Input records

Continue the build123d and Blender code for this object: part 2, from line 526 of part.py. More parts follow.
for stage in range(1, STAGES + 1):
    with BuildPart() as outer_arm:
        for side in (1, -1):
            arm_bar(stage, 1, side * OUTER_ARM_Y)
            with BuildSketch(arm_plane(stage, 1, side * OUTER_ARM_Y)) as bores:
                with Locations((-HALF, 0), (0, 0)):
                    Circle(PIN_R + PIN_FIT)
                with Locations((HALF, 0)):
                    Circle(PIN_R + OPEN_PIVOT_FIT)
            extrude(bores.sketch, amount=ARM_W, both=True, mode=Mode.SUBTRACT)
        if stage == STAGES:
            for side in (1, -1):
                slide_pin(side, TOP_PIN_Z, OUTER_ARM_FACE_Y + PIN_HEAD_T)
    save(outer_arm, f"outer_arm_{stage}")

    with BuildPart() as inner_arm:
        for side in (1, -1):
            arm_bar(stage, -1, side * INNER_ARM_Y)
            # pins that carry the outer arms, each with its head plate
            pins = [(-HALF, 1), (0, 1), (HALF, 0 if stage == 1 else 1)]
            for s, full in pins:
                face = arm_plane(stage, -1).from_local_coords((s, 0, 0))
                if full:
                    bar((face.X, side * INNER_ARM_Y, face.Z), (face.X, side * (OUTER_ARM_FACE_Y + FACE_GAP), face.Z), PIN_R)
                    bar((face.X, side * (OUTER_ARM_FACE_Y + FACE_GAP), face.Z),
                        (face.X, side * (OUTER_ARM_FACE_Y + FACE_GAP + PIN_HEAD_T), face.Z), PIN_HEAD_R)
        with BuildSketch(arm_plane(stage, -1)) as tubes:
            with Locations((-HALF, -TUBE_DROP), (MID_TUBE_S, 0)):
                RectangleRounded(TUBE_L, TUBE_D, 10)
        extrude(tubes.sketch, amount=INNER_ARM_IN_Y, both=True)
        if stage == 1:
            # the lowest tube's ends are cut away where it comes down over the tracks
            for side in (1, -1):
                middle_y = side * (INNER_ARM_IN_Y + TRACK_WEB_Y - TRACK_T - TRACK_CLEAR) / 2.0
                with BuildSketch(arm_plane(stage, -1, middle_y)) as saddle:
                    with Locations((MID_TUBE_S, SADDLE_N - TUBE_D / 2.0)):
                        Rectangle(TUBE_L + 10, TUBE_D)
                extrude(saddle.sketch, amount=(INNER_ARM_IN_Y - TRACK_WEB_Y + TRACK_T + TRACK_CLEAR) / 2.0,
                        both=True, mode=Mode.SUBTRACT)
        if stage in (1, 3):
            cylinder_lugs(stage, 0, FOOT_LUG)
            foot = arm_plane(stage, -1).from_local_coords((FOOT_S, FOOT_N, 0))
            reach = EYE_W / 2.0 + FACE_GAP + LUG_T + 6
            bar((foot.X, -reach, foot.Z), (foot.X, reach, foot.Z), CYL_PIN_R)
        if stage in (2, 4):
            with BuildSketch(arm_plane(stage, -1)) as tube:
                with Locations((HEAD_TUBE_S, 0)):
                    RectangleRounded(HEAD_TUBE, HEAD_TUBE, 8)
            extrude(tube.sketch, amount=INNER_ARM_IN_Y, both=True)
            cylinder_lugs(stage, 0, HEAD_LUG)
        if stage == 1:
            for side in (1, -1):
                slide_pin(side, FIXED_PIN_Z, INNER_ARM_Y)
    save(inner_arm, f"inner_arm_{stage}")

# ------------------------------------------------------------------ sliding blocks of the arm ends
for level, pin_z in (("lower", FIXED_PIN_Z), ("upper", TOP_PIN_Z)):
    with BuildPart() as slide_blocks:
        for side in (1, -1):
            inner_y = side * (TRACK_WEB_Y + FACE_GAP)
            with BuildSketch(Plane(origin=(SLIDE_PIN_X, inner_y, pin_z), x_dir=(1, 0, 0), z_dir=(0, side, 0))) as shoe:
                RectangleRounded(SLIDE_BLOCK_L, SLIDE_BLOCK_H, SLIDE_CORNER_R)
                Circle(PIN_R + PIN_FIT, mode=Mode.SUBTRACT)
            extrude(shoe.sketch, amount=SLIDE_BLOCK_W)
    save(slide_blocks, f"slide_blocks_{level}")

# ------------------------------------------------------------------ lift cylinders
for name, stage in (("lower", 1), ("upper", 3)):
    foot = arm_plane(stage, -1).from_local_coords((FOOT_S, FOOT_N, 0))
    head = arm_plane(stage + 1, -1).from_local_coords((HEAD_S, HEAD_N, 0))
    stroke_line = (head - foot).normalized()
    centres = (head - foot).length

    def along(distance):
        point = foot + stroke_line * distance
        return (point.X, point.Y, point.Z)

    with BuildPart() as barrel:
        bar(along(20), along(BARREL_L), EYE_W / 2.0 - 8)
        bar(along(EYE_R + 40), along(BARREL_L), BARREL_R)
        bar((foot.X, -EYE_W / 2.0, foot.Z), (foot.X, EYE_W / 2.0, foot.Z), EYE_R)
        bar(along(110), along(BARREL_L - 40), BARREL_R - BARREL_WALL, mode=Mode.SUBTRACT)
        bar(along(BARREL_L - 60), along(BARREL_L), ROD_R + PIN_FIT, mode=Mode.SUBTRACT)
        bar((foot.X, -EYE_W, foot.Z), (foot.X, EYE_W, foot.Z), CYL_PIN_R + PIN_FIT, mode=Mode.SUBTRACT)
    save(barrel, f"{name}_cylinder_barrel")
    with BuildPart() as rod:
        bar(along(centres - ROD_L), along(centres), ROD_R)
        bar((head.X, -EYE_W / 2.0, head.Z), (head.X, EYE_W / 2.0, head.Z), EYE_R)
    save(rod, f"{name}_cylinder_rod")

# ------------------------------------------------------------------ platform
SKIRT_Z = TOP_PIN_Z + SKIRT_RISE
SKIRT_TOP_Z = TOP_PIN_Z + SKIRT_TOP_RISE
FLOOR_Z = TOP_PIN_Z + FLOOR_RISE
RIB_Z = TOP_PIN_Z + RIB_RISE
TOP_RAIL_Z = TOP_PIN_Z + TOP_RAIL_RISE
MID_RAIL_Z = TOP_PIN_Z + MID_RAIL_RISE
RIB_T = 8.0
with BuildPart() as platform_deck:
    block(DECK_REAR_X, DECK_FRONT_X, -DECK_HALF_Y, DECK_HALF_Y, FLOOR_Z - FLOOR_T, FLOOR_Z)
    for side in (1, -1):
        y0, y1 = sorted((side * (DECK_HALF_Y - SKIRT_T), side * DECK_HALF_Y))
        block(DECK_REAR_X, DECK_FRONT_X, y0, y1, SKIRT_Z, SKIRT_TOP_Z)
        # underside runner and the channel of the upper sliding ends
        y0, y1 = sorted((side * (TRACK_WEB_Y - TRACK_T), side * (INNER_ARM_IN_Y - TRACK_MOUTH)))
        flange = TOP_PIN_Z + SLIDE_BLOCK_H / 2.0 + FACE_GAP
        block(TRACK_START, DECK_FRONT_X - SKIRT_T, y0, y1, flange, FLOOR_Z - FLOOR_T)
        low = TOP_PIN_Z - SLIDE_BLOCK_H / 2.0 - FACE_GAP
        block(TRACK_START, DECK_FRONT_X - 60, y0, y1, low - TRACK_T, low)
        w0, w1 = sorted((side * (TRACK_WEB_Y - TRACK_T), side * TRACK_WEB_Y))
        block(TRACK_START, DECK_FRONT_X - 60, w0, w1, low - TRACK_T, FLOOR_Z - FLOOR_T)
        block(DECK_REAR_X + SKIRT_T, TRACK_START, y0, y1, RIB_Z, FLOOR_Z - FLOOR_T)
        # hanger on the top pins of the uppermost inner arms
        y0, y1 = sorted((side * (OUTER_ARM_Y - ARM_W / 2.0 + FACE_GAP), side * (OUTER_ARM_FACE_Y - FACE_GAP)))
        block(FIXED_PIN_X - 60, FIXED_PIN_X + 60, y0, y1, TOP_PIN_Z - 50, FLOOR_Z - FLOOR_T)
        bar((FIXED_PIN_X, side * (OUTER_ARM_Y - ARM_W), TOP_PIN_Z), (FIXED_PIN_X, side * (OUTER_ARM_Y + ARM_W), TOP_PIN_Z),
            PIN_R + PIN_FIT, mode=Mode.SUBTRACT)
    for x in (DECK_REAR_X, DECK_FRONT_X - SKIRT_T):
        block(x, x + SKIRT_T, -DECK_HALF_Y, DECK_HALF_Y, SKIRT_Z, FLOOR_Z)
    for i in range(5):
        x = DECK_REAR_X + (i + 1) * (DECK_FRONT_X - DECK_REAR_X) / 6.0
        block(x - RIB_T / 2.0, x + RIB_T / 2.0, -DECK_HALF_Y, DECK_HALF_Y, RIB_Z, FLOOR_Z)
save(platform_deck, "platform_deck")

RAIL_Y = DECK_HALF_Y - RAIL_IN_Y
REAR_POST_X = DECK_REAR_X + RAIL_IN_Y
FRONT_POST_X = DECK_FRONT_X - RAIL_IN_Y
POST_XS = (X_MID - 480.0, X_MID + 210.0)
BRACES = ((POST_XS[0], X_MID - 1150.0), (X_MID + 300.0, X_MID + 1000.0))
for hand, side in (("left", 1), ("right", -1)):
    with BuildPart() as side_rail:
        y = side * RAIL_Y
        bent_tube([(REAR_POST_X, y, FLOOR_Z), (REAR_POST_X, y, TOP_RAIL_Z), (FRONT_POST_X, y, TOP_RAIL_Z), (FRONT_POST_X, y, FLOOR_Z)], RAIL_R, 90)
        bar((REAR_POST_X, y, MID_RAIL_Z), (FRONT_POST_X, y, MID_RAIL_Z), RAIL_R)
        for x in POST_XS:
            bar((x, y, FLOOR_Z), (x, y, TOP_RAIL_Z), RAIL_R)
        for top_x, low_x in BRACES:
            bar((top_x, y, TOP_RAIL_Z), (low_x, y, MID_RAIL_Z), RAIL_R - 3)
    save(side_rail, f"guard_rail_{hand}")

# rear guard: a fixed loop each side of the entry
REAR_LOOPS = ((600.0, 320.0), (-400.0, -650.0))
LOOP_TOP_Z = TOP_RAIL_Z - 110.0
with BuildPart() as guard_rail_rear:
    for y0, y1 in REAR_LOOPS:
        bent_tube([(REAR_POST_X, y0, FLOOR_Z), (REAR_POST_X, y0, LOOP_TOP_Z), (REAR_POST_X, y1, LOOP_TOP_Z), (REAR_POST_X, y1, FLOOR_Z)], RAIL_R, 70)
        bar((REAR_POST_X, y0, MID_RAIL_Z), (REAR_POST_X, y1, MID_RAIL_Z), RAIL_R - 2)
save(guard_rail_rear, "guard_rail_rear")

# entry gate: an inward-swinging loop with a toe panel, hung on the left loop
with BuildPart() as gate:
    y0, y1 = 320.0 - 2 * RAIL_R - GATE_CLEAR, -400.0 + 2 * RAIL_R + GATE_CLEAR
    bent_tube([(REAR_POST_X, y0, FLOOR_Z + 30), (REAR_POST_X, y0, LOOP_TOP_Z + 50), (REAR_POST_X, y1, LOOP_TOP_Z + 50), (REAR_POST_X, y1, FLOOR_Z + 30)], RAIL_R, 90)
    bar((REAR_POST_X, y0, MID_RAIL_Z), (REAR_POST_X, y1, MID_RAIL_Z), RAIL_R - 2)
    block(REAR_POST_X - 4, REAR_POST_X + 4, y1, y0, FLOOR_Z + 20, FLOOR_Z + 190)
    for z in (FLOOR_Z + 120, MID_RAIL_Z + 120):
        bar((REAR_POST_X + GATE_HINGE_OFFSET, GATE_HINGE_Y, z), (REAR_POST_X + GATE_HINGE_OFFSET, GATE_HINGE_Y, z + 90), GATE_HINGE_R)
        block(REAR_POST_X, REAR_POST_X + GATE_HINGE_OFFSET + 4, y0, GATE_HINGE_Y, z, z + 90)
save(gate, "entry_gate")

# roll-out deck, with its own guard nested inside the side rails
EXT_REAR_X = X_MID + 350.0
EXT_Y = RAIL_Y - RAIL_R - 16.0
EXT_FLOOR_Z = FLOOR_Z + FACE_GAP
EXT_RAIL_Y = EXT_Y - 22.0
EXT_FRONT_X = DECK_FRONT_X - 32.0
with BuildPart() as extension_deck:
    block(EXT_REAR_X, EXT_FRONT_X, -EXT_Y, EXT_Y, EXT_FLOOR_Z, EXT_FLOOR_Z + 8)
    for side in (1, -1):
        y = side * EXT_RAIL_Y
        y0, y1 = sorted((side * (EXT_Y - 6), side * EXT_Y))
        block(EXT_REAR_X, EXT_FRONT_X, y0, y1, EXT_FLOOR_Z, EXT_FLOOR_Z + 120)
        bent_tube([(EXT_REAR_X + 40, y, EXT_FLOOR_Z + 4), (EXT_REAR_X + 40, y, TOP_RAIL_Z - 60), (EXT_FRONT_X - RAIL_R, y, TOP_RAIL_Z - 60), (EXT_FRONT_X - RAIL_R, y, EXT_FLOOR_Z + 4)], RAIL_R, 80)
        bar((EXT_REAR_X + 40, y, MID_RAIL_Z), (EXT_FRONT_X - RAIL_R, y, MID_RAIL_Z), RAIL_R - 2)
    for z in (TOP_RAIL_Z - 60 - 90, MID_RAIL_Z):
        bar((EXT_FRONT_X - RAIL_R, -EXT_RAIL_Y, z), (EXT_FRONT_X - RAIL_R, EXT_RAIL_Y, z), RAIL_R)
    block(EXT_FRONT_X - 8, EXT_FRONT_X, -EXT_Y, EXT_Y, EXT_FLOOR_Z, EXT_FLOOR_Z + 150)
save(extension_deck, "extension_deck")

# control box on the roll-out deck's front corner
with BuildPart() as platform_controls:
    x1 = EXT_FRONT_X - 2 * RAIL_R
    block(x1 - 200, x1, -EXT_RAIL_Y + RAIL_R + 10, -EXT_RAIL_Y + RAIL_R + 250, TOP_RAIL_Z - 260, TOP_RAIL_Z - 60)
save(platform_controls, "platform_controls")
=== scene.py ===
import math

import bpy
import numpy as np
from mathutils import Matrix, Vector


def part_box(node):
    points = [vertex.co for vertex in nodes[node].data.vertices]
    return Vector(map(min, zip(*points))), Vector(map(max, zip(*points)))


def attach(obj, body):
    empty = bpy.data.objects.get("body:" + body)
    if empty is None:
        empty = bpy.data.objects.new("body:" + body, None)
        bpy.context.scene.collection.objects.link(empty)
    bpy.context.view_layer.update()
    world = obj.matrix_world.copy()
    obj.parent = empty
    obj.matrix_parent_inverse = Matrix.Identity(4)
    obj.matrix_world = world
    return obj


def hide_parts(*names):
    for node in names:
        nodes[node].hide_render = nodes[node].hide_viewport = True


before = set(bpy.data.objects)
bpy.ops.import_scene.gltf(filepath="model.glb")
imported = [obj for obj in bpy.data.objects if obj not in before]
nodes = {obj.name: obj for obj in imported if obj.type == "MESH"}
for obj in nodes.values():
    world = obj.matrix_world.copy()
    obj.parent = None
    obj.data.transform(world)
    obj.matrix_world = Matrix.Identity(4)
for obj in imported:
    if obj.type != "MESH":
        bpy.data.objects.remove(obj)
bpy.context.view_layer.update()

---

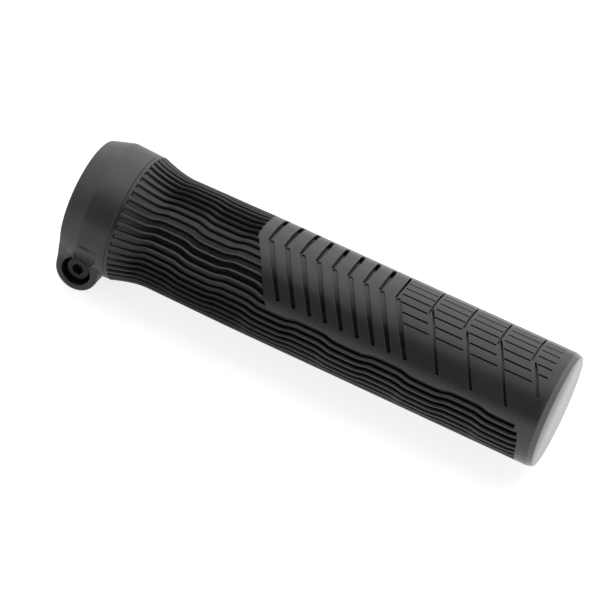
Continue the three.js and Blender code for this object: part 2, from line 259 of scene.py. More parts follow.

* * *

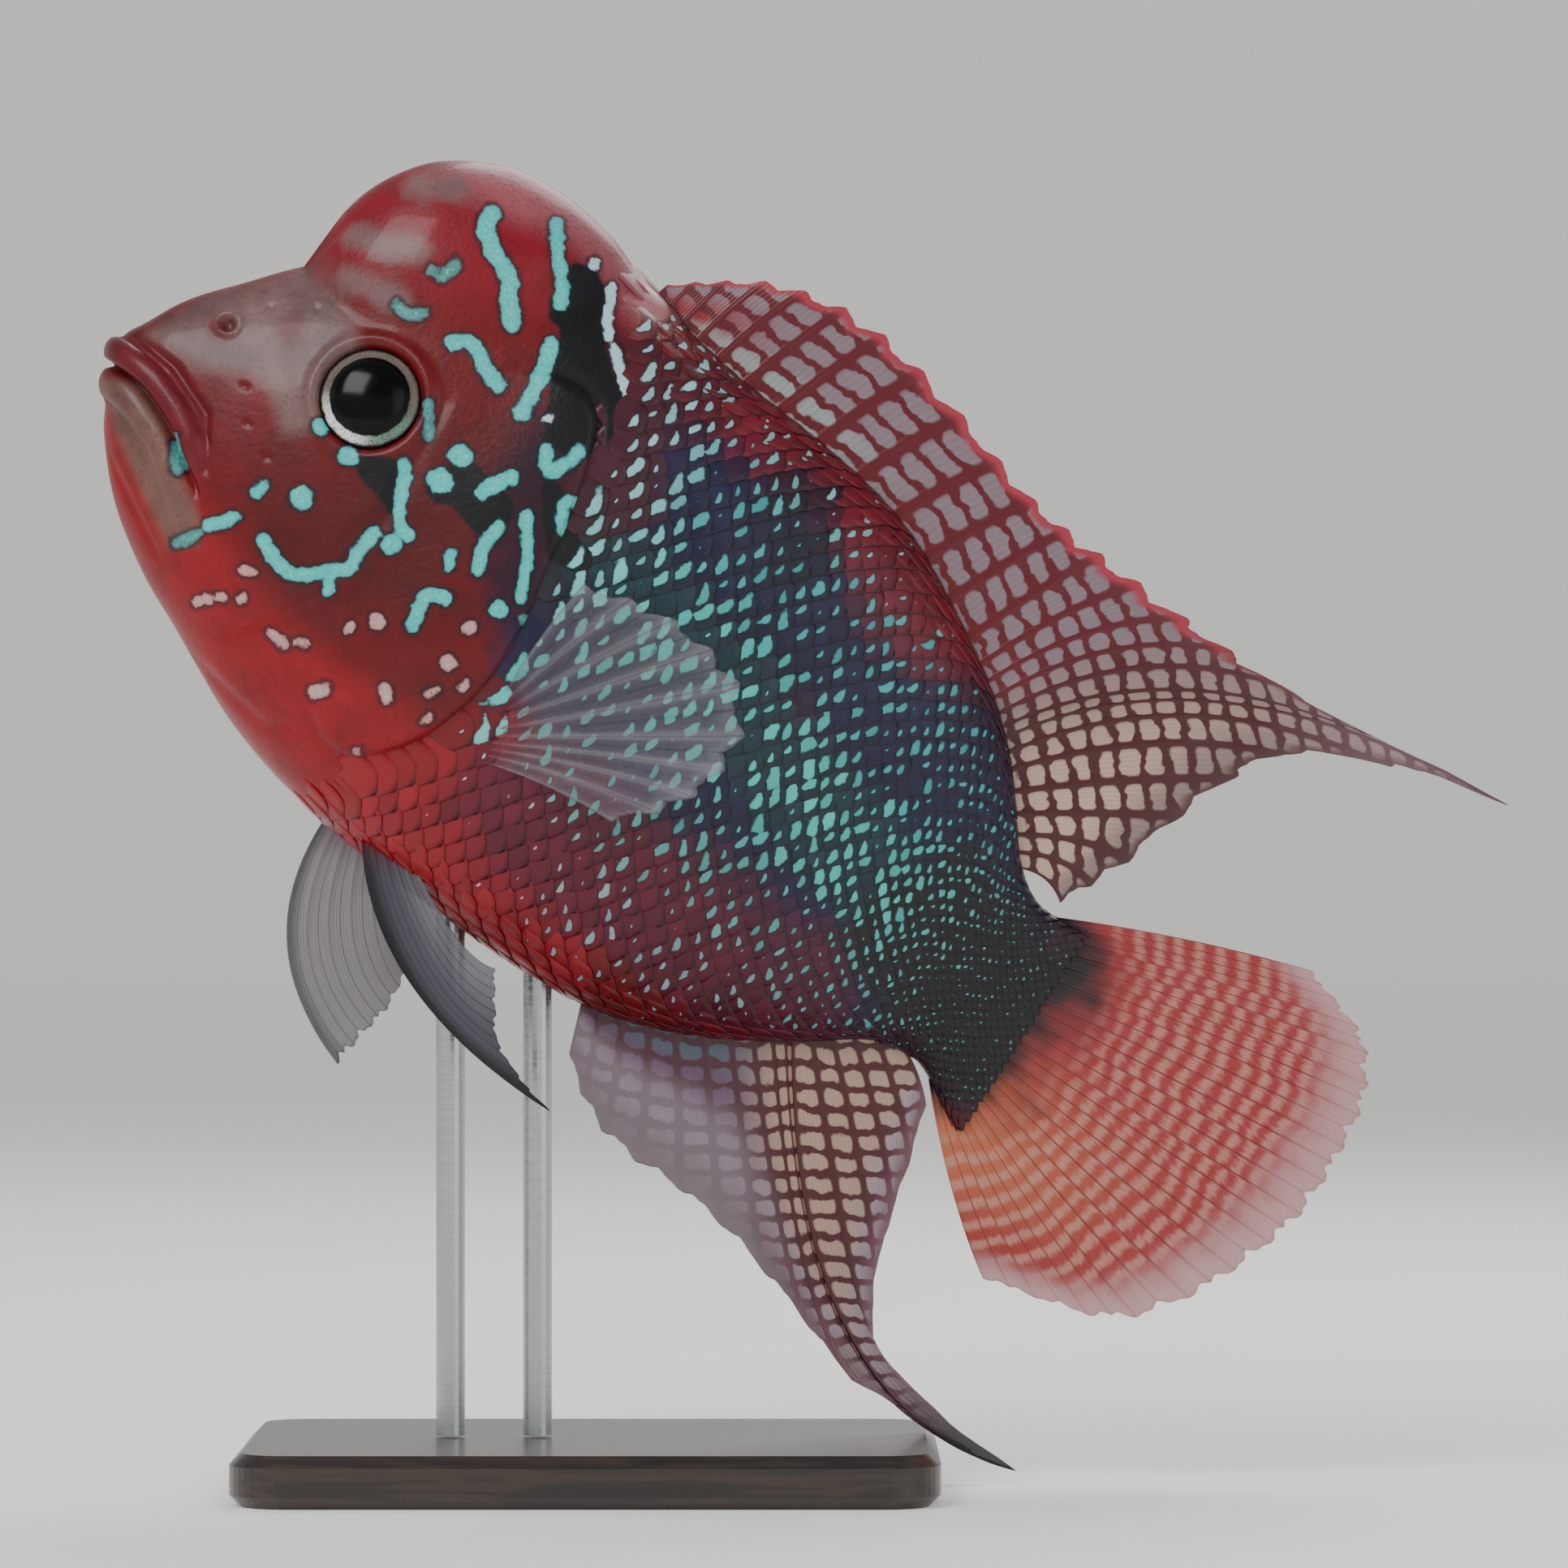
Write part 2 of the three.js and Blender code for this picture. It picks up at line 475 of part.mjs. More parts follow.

Given problem
Give back exactly the stretch that opens on the line with "# control box" and closes on the line with "imported = [obj".

Exercise solution
# control box on the roll-out deck's front corner
with BuildPart() as platform_controls:
    x1 = EXT_FRONT_X - 2 * RAIL_R
    block(x1 - 200, x1, -EXT_RAIL_Y + RAIL_R + 10, -EXT_RAIL_Y + RAIL_R + 250, TOP_RAIL_Z - 260, TOP_RAIL_Z - 60)
save(platform_controls, "platform_controls")
=== scene.py ===
import math

import bpy
import numpy as np
from mathutils import Matrix, Vector


def part_box(node):
    points = [vertex.co for vertex in nodes[node].data.vertices]
    return Vector(map(min, zip(*points))), Vector(map(max, zip(*points)))


def attach(obj, body):
    empty = bpy.data.objects.get("body:" + body)
    if empty is None:
        empty = bpy.data.objects.new("body:" + body, None)
        bpy.context.scene.collection.objects.link(empty)
    bpy.context.view_layer.update()
    world = obj.matrix_world.copy()
    obj.parent = empty
    obj.matrix_parent_inverse = Matrix.Identity(4)
    obj.matrix_world = world
    return obj


def hide_parts(*names):
    for node in names:
        nodes[node].hide_render = nodes[node].hide_viewport = True


before = set(bpy.data.objects)
bpy.ops.import_scene.gltf(filepath="model.glb")
imported = [obj for obj in bpy.data.objects if obj not in before]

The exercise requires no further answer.